A popular political Tweet about Mother’s Day is floating around. It says
Things I want for Mother’s Day:
- Federally paid maternity leave
- Pelvic floor therapy covered by insurance
- Lactation consultants for all
- Changing tables in all gender bathrooms
- To not set our careers back when we have a baby
- Affordable childcare
It’s a nice list, but as with everything, the devil is in the details:
Federally paid maternity leave, as embodied in the proposed FAMILY Act, would rob from the poor to fund the parental leaves of the rich. IWF has put forward a better idea. And we’ve also been encouraged by the leadership of the private sector, where family leave benefits exploded as the economy grew during the late 2010s.
Pelvic floor therapy and lactation consulting are a great help to many women, and we support policies that make these services more affordable for everyone. But insurance mandates backfire by making the covered thing more expensive, not less.

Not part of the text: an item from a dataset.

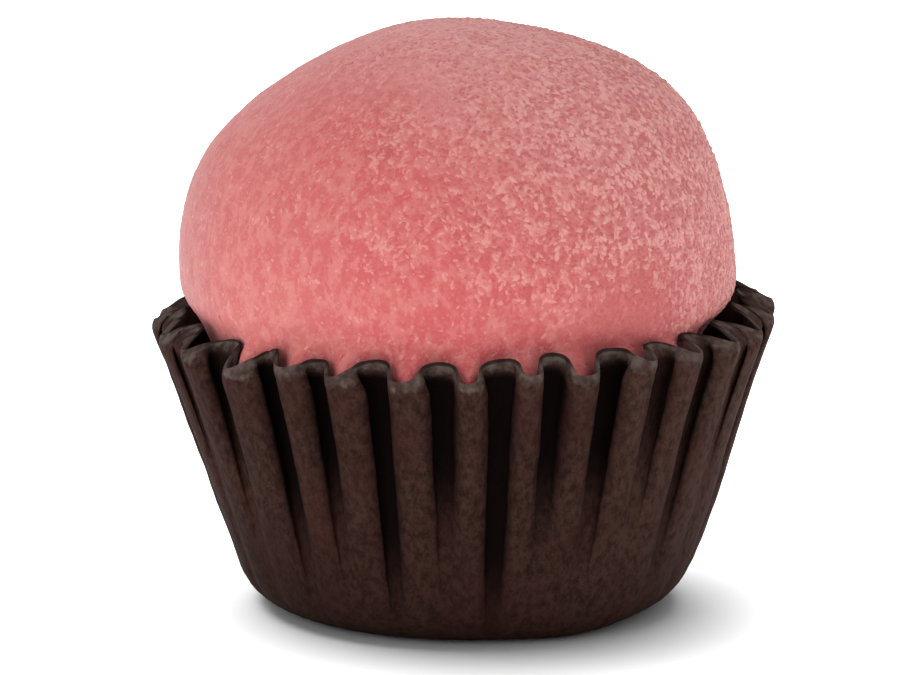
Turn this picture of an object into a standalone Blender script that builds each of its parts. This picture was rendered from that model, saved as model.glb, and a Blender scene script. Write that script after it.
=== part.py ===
"""A strawberry brigadeiro in its fluted paper case.

The sweet is a ball of pink fudge, rolled by hand in fine sugar. It is a little fuller at one
shoulder, and sits on the floor of the case with its widest part just above the mouth. The case is
one disc of brown greaseproof paper, pressed in a fluted die: a flat foot, a rounded corner, and a
leaning wall whose flutes deepen from nothing near the foot to deep folds at the mouth. There the
folded-in paper stands a little higher than the panels between the folds.

Metres, +Z up. The origin is the middle of the foot, on the table. The front faces -Y.
"""

import math
import random
from typing import NamedTuple

import bmesh
import bpy
from mathutils import Vector
from mathutils.bvhtree import BVHTree

MM = 0.001

# The sweet: its size, and where its middle stands in the case.
SWEET_WIDTH = 30.7 * MM
SWEET_TOP = 32.6 * MM
SWEET_WIDEST_HEIGHT = 19.2 * MM
SWEET_TAPER = 1.5               # power of the curve below the widest part; 2 is an ellipse
SWEET_UNDERCUT = 0.8 * MM       # how much lower the curve would end without the flat underside
SWEET_OFF_CENTRE = -0.3 * MM

# Fuller and flatter places left by the hands that rolled it: degrees above +X, and height.
LUMPS = ((-8, -0.1), (18, -0.15), (42, 0.85), (68, -0.15), (95, 0.2), (130, -0.3), (160, 0.35), (188, -0.1))
LUMP_SPREAD = math.radians(22)
SUGAR_RELIEF = 0.07 * MM

# The paper case, measured on the outside of its ridges.
PAPER = 0.25 * MM
MOUTH_RADIUS = 17.0 * MM
FOOT_RADIUS = 11.8 * MM         # where the line of the wall meets the table
CASE_HEIGHT = 15.95 * MM
WALL_BULGE = 0.12 * MM          # the wall bows out by this half-way up
FOOT_CORNER = 2.8 * MM
PRESSED_CORNER = 1.5 * MM       # the corner is sharper, and the foot fuller, at the front right
PRESSED_BEARING = math.radians(35)
PRESSED_SPREAD = math.radians(18)
FOLD_RISE = 0.75 * MM           # how much higher the folded-in paper stands at the mouth
RIM_RISE_RIGHT = 0.02           # slopes by which the mouth rises to the right and to the front
RIM_RISE_FRONT = 0.015
MOUTH_FLARE = 0.3 * MM          # the wall opens by this in its last few millimetres
LEFT_FLARE = 0.3 * MM           # and by this much more on the left
LIP = 0.25 * MM                 # how far each panel's top edge curls in
LIP_HEIGHT = 0.7 * MM

# The flutes. Ridges are given by their bearing in degrees, from the front towards +X. Those of the
# front are as irregular as they look, and the rest share what is left of the circle.
FRONT_RIDGES = (-72.5, -57, -44.5, -30.5, -20.5, -10.5, 0, 11.5, 22, 33, 45, 57, 68.5)
FRONT_SLOT_STARTS = (4.0, 4.5, 5.0, 6.0, 1.5, 5.0, 2.2, 5.5, 5.5, 6.5, 3.5, 4.5)    # mm up the wall
BACK_SLOT_STARTS = (3.5, 6.5)
FLUTES = 31
SLOT_DEPTH = 1.8 * MM
SLOT_GROWTH = 0.8               # power by which a slot deepens with height
FOOT_RIPPLE = 0.1 * MM          # the faint trace of each slot down to the foot
PANEL_SPREAD = 0.22 * MM        # makes the panels wider than the slots
FOLD_SPREAD = 0.42 * MM         # makes panels and folds wider than the necks between them
LEFT_LEAN = 2.0 * MM            # the inner folds of each side lean towards the back by this, at most
RIGHT_LEAN = 1.2 * MM
LEAN_SPREAD = 0.6               # power by which the lean grows away from the front
LEAN_JITTER = 0.12 * MM
BEARING_JITTER = 1.2
RIM_JITTER = 0.15 * MM

CLEARANCE = 0.3 * MM            # between the sweet and the paper, all over
SLOT_CLEARANCE = 0.36 * MM

SWEET_PINK = (0.658, 0.198, 0.188, 1.0)
PAPER_BROWN = (0.045, 0.020, 0.016, 1.0)

SWEET_SUBDIVISIONS = 5
STEPS_PER_FLUTE = 8
CLIMBS = (0.0, 0.5, 1.0, 1.25, 1.5, 1.75, 1.95, 2.0)    # 0 to 1 rounds the corner, 1 to 2 is the wall


def clear_scene():
    for thing in list(bpy.data.objects):
        bpy.data.objects.remove(thing, do_unlink=True)


def material(name, colour, roughness):
    finish = bpy.data.materials.new(name)
    finish.use_nodes = True
    shader = finish.node_tree.nodes["Principled BSDF"]
    shader.inputs["Base Color"].default_value = colour
    shader.inputs["Roughness"].default_value = roughness
    shader.inputs["Metallic"].default_value = 0.0
    return finish


def add_object(name, bm, finish):
    mesh = bpy.data.meshes.new(name)
    bm.to_mesh(mesh)
    bm.free()
    mesh.materials.append(finish)
    piece = bpy.data.objects.new(name, mesh)
    bpy.context.collection.objects.link(piece)
    return piece


def sweet_surface(direction):
    """The rolled ball's surface, before its sugar, in a direction from the middle of its widest part."""
    width = SWEET_WIDTH / 2
    if direction.z >= 0:
        point = Vector((direction.x * width, direction.y * width,
                        direction.z * (SWEET_TOP - SWEET_WIDEST_HEIGHT)))
    else:
        depth = SWEET_WIDEST_HEIGHT - PAPER - CLEARANCE + SWEET_UNDERCUT
        sink = -direction.z
        ring = math.hypot(direction.x, direction.y)
        reach = (sink ** SWEET_TAPER + ring ** SWEET_TAPER) ** (-1 / SWEET_TAPER)
        point = Vector((direction.x * width * reach, direction.y * width * reach, -sink * depth * reach))
    outward = point.normalized()
    height = 0.0
    for angle, lump in LUMPS:
        middle = Vector((math.cos(math.radians(angle)), 0, math.sin(math.radians(angle))))
        height += lump * MM * math.exp(-(outward.angle(middle) / LUMP_SPREAD) ** 2)
    return point + outward * height


def make_sweet():
    draw = random.Random(4)
    bm = bmesh.new()
    bmesh.ops.create_icosphere(bm, subdivisions=SWEET_SUBDIVISIONS, radius=1.0)
    underside = PAPER + CLEARANCE
    for vert in bm.verts:
        point = sweet_surface(vert.co.normalized())
        point += point.normalized() * draw.uniform(-SUGAR_RELIEF, SUGAR_RELIEF)
        point += Vector((SWEET_OFF_CENTRE, 0, SWEET_WIDEST_HEIGHT))
        point.z = max(point.z, underside)
        vert.co = point
    sweet = add_object("sweet", bm, material("pink_sugar", SWEET_PINK, 0.85))
    sweet.data.shade_smooth()
    return sweet


class Flute(NamedTuple):
    """One ridge, and the slot between it and the next ridge round."""
    bearing: float              # of the ridge
    pitch: float                # angle to the next ridge
    slot_start: float           # height where the slot begins
    fold_lean: float            # how far the slot's inner fold leans over sideways at the mouth
    rim_change: float           # how much higher than usual the rim stands at the ridge
    next_rim_change: float


def ridge_bearings(draw):
    """Every ridge's bearing in degrees, in order, with the first one repeated a turn later."""
    bearings = list(FRONT_RIDGES)
    spare = FLUTES - len(FRONT_RIDGES)
    pitch = (FRONT_RIDGES[0] + 360 - FRONT_RIDGES[-1]) / (spare + 1)
    for index in range(1, spare + 1):
        bearings.append(FRONT_RIDGES[-1] + index * pitch + draw.uniform(-BEARING_JITTER, BEARING_JITTER))
    return bearings + [bearings[0] + 360]


def lean_towards_back(bearing):
    """How far sideways, towards greater bearings, a slot's inner fold leans at the mouth."""
    side = math.sin(bearing)
    most = RIGHT_LEAN if side > 0 else -LEFT_LEAN
    return most * abs(side) ** LEAN_SPREAD * abs(math.cos(bearing / 2))


def make_flutes():
    draw = random.Random(11)
    bearings = ridge_bearings(draw)
    rim_changes = [draw.uniform(-RIM_JITTER, RIM_JITTER) for _ in range(FLUTES)]
    flutes = []
    for index, (bearing, following) in enumerate(zip(bearings, bearings[1:])):
        if index < len(FRONT_SLOT_STARTS):
            slot_start = FRONT_SLOT_STARTS[index] * MM
        else:
            slot_start = draw.uniform(*BACK_SLOT_STARTS) * MM
        fold_lean = lean_towards_back(math.radians(bearing + following) / 2)
        fold_lean += draw.uniform(-LEAN_JITTER, LEAN_JITTER)
        flutes.append(Flute(math.radians(bearing), math.radians(following - bearing), slot_start, fold_lean,
                            rim_changes[index], rim_changes[(index + 1) % FLUTES]))
    return flutes


def ridge_outline(climb, rim, bearing):
    """Radius and height on the outside of a ridge, round the foot's corner and up to a rim height."""
    pressed = math.exp(-((bearing - PRESSED_BEARING) / PRESSED_SPREAD) ** 2)
    corner = FOOT_CORNER + (PRESSED_CORNER - FOOT_CORNER) * pressed
    lean = math.atan2(MOUTH_RADIUS - FOOT_RADIUS + 4 * WALL_BULGE, CASE_HEIGHT)
    turn = math.pi / 2 - lean
    if climb <= 1:
        bend = climb * turn
        floor_radius = FOOT_RADIUS - corner * math.tan(turn / 2)
        return floor_radius + corner * math.sin(bend), corner * (1 - math.cos(bend))
    wall_start = corner * (1 - math.cos(turn))
    height = wall_start + (climb - 1) * (rim - wall_start)
    share = height / CASE_HEIGHT
    return FOOT_RADIUS + (MOUTH_RADIUS - FOOT_RADIUS) * share + 4 * WALL_BULGE * share * (1 - share), height


def sweet_reach(tree, bearing, height):
    """How far from the case's axis the sweet reaches at a bearing and height."""
    outward = Vector((math.sin(bearing), -math.cos(bearing), 0))
    hit = tree.ray_cast(Vector((0, 0, height)), outward)[0]
    return 0.0 if hit is None else math.hypot(hit.x, hit.y)


def case_point(tree, flute, share, climb):
    """A point on the outside of the paper, a share of the way from a ridge to the next."""
    turn = 2 * math.pi * share
    inward = 0.5 - 0.5 * math.sin(math.pi / 2 * math.cos(turn))
    bearing = flute.bearing + share * flute.pitch
    right, front = math.sin(bearing), math.cos(bearing)

    rim = CASE_HEIGHT + MOUTH_RADIUS * (RIM_RISE_RIGHT * right + RIM_RISE_FRONT * front)
    rim += (1 - share) * flute.rim_change + share * flute.next_rim_change + FOLD_RISE * inward
    radius, height = ridge_outline(climb, rim, bearing)
    radius += (MOUTH_FLARE + LEFT_FLARE * max(0, -right) ** 4) * (height / CASE_HEIGHT) ** 6
    curl = max(0, (height - rim + LIP_HEIGHT) / LIP_HEIGHT)
    radius -= LIP * curl ** 2 * (1 - inward)

    grown = max(0, (height - flute.slot_start) / (rim - flute.slot_start)) ** SLOT_GROWTH
    room = radius - sweet_reach(tree, bearing, height) - PAPER - SLOT_CLEARANCE
    depth = min(SLOT_DEPTH * grown + FOOT_RIPPLE * min(1, climb), room)
    spread = FOLD_SPREAD * math.sin(2 * turn) + PANEL_SPREAD * math.sin(turn)
    widening = flute.pitch * FLUTES / (2 * math.pi)
    sideways = depth / SLOT_DEPTH * (widening * spread + flute.fold_lean * grown * inward)
    bearing += sideways / MOUTH_RADIUS
    radius -= depth * inward
    return Vector((radius * math.sin(bearing), -radius * math.cos(bearing), height))


def make_paper_case(sweet):
    tree = BVHTree.FromPolygons([vert.co for vert in sweet.data.vertices],
                                [list(face.vertices) for face in sweet.data.polygons])
    flutes = make_flutes()
    bm = bmesh.new()
    rings = []
    for climb in CLIMBS:
        rings.append([bm.verts.new(case_point(tree, flute, step / STEPS_PER_FLUTE, climb))
                      for flute in flutes for step in range(STEPS_PER_FLUTE)])

    count = FLUTES * STEPS_PER_FLUTE
    floor_middle = bm.verts.new((0, 0, 0))
    for index in range(count):
        following = (index + 1) % count
        bm.faces.new((floor_middle, rings[0][following], rings[0][index]))
        for lower, upper in zip(rings, rings[1:]):
            bm.faces.new((lower[index], lower[following], upper[following], upper[index]))

    case = add_object("paper_case", bm, material("brown_paper", PAPER_BROWN, 0.8))
    thickness = case.modifiers.new("paper", "SOLIDIFY")
    thickness.thickness = PAPER
    thickness.offset = -1.0
    case.data.shade_smooth()
    case.data.set_sharp_from_angle(angle=math.radians(50))
    return case


clear_scene()
make_paper_case(make_sweet())
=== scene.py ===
import math
import random

import bpy
import numpy as np
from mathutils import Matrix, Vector, noise
from mathutils.bvhtree import BVHTree


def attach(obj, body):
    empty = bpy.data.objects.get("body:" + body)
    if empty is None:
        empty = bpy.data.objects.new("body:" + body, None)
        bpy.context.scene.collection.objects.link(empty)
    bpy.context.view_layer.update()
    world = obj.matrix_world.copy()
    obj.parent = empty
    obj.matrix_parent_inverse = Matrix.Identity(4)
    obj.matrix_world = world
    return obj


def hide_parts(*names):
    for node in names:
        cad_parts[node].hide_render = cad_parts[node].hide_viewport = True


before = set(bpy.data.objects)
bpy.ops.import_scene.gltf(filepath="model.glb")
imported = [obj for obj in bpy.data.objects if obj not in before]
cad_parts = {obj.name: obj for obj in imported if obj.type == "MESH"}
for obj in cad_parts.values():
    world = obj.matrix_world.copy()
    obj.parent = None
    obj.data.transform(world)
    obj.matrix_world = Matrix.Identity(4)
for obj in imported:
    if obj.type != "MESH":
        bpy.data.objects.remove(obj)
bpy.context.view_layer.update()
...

Check out what happened to birth control.
Affordable child care sounds like a solution for women who are concerned about getting “set back” by having a baby, or at least it sounds like a good safety net for moms who have to work to provide for their families. But surveys reveal that government-sponsored day care isn’t really what moms want for their kids. In fact, day care is the least preferred option.
So what is it that moms really want for Mother’s Day? Here’s my grown-up Mother’s Day list:
- An end to the war in Ukraine. Freedom, peace, and security for all moms and kids.
- A clear legal definition of “woman” to preserve women’s safety, privacy, and opportunity.
- Schools that stay open and don’t require masks, so our kids can live normal lives.
- An economic policy that stops the out-of-control inflation that’s robbing families.
- Workplace flexibility and the freedom to work for ourselves how we choose.
- For people to stop describing kids as a setback. Kids are our greatest blessing.
To all the moms out there, happy Mother’s Day.